Later, when Richard and Gary objected even to the presence of the Meditation Retreat on what was now “their” land, Swamiji added an additional $350,000 of debt to get other land for the Retreat as well.

“If they had made any effort to work with me,” Swamiji says, “I would have been happy to cooperate with them.”

* * *

Swamiji encouraged those who were in charge of the Meditation Retreat to comply with the guidelines of the Bald Mountain Association. Considering the circumstances, though, he felt it was sufficient if they complied with the spirit of the agreement. The population remained low and development was kept to a minimum.

Gary, however, insisted that every provision be followed to the letter and he kept constant watch to make sure it was done. Any violation, no matter how small, he took as proof that Swamiji could not be trusted to keep his word.

Gary made no secret of his disdain for Swamiji. He broadcast his views throughout the county and beyond. He even wrote a poem ridiculing Swamiji and Ananda, published it in one of his books, and presented it at poetry readings. Of his own part, and that of Richard and the others, in taking the land from Swamiji in the first place, Gary made no mention.

It is largely because of Gary’s insistence that Swamiji “cannot be trusted” that many of our neighbors are suspicious of Ananda. Even those who moved to the area long after these events took place, accept as true the commonly held belief that Swamiji “violated the Bald Mountain Association agreement.”
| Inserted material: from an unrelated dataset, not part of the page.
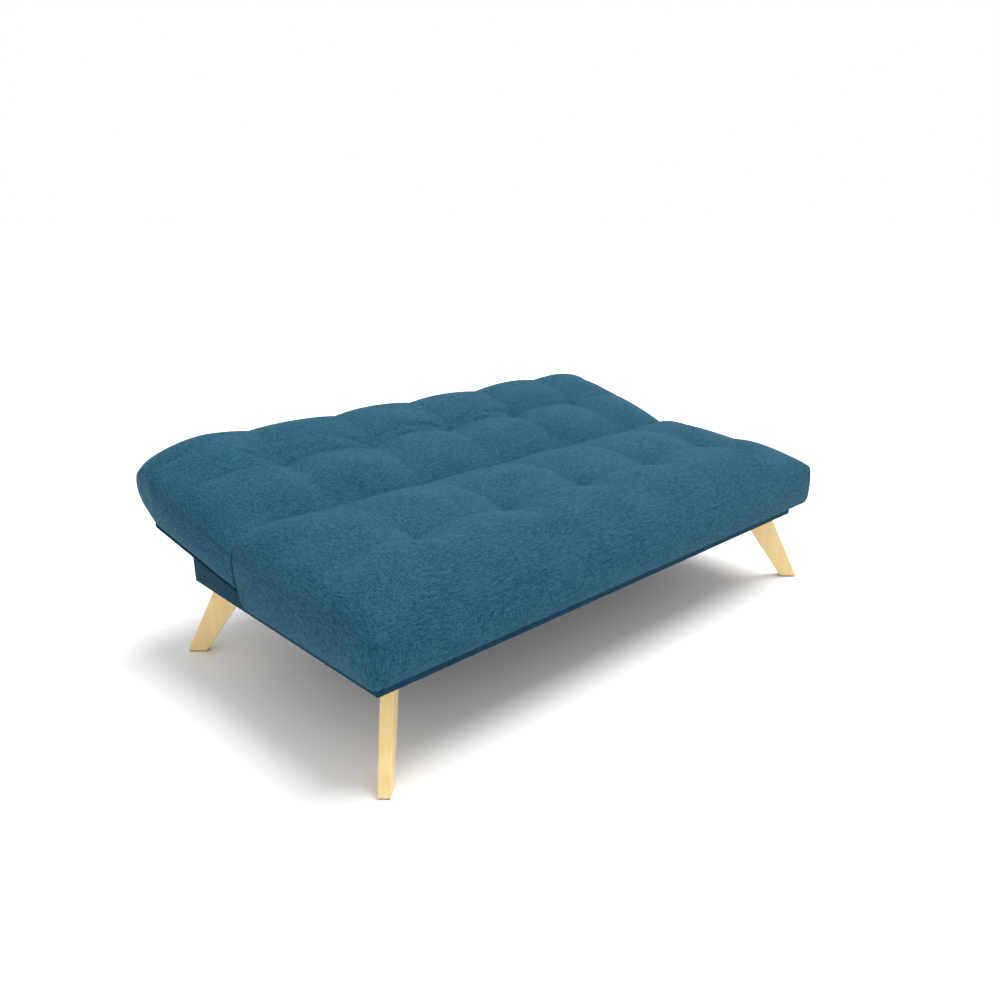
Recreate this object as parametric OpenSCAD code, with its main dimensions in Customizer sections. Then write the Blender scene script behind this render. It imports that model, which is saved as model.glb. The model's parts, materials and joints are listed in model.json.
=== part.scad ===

“I don’t care about my own reputation,” Swamiji says. “I am here to get out of my ego, not to defend it.”

When the issue of the Bald Mountain Association comes up, his usual response is, “Richard Baker promised to give me title to the land that I paid for and he never did.” Then he leaves it to his listeners to put the pieces together from that one clue.

“Why fight with them?” Swamiji says. “It just isn’t worth it. It is unfortunate, though, that Ananda has had to bear the brunt of it all these years.”